When they boast (as most do) about being ‘independently minded’, they mean that they talk a lot about local issues, rather than, say, undermine the Prime Minister’s European policy. I have never had as many conversations about trains as I have with the new intake of Tories. Take James Cartlidge, the new member for South Suffolk. His Wikipedia page includes the boast that he ‘has taken a train journey from Sudbury to Marks Tey to highlight issues to people travelling by train’. The trip takes just under 20 minutes.

The 2015 intake seem less interested in the intellectual debate which so captured the 2010 Tories.

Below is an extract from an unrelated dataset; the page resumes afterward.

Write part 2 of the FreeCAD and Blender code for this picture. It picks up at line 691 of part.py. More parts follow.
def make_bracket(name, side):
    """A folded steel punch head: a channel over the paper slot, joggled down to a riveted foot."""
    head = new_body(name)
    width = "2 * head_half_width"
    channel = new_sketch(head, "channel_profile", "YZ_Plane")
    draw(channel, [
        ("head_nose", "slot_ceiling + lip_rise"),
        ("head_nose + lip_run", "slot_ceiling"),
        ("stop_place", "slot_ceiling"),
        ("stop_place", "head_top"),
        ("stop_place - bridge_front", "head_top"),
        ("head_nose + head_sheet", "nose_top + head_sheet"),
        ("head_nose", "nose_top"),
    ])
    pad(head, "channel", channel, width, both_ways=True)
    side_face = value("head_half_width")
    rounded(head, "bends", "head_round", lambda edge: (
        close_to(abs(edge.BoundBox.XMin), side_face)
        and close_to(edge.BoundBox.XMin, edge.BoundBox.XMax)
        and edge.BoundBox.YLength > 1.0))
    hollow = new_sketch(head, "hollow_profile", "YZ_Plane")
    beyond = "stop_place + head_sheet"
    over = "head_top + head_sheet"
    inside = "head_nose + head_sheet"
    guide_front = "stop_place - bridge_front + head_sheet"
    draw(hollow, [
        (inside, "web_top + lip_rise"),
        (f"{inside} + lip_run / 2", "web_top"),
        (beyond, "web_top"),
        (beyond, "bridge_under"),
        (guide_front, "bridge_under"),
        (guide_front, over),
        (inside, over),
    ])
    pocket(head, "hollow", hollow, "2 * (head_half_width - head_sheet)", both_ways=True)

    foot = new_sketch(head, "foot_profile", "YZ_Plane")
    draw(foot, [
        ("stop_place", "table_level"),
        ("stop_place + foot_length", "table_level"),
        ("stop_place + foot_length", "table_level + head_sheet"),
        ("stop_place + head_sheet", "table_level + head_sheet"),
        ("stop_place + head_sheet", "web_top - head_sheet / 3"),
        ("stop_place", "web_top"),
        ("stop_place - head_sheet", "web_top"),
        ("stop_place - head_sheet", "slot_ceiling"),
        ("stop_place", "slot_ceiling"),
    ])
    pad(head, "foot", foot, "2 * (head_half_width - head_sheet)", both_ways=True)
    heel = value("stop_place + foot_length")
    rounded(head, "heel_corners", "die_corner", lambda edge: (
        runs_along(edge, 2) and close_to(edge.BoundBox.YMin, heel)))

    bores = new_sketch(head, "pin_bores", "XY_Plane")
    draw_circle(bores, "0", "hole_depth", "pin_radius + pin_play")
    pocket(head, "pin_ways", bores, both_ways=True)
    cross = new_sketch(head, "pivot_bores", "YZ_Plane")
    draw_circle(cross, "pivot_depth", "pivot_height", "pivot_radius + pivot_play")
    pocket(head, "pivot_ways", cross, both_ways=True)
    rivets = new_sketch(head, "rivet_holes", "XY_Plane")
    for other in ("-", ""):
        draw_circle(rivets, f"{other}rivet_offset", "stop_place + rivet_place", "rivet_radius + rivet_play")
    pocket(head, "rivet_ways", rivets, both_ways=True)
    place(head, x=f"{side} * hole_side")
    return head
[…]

As one senior Conservative puts it, those elected five years ago ‘were ambitious, yes, but they were ambitious about achieving their vision of free market conservatism’. They were (and remain) a dry bunch, fond of writing pamphlets and books about public service reform.

When James Forsyth profiled the 2010 intake in The Spectator, he described them as the ‘new radicals’. Their newly elected colleagues would hate such a label. They are the New Realists. One of them, Tom Tugendhat, a former soldier who now represents Tonbridge and Malling, says: ‘We are a pretty pragmatic bunch, actually. We want to “do” something, whether it’s as a minister or as a backbencher: we’re ambitious in that sense.’

They are also, curiously, nowhere near as keen to describe themselves as ‘Thatcherite’. Few will use the term at all. This isn’t because they’re a bunch of wets: one MP says, ‘It’s such a loaded term. It sounds like what you mean is you’d like to go and beat some miners up.’

Instead of beating up miners, the new realist Tories are keen on rebranding their party. They often cite Tory deputy chairman Robert Halfon as a hero for the way he extracted more changes in policy from the Treasury while still on the back benches than most ministers can hope for in a lifetime. And they largely support Halfon’s plans to appeal to ‘blue-collar voters’.

Some of them are from similar backgrounds: Scott Mann, the 38-year-old MP for North Cornwall, was a postman. Maria Caulfield, MP for Lewes, is a nurse who describes herself as ‘working-class’, as is Kelly Tolhurst, a marine surveyor who usurped Ukip’s Mark Reckless in Rochester and Strood. Many boast that they were the first in their family to go to university; others don’t have degrees at all. There are former doctors, teachers, and police officers — and not many former presidents of the Oxford Union.

Few are political animals who have worked as advisers or have family in Parliament; many were local councillors. While this freshness impressed voters, it has attracted a few sneers from veteran colleagues. One Tory elected long ago says that a lot of the new intake ‘don’t know what they think. They just looked at their MP and thought, “Oh, I think I can do that job.” No one familiar with what being an MP is like thinks that.’

But this, of course, is exactly what the supremely pragmatic David Cameron thought about being Conservative leader — and it doesn’t seem to have done him too much harm.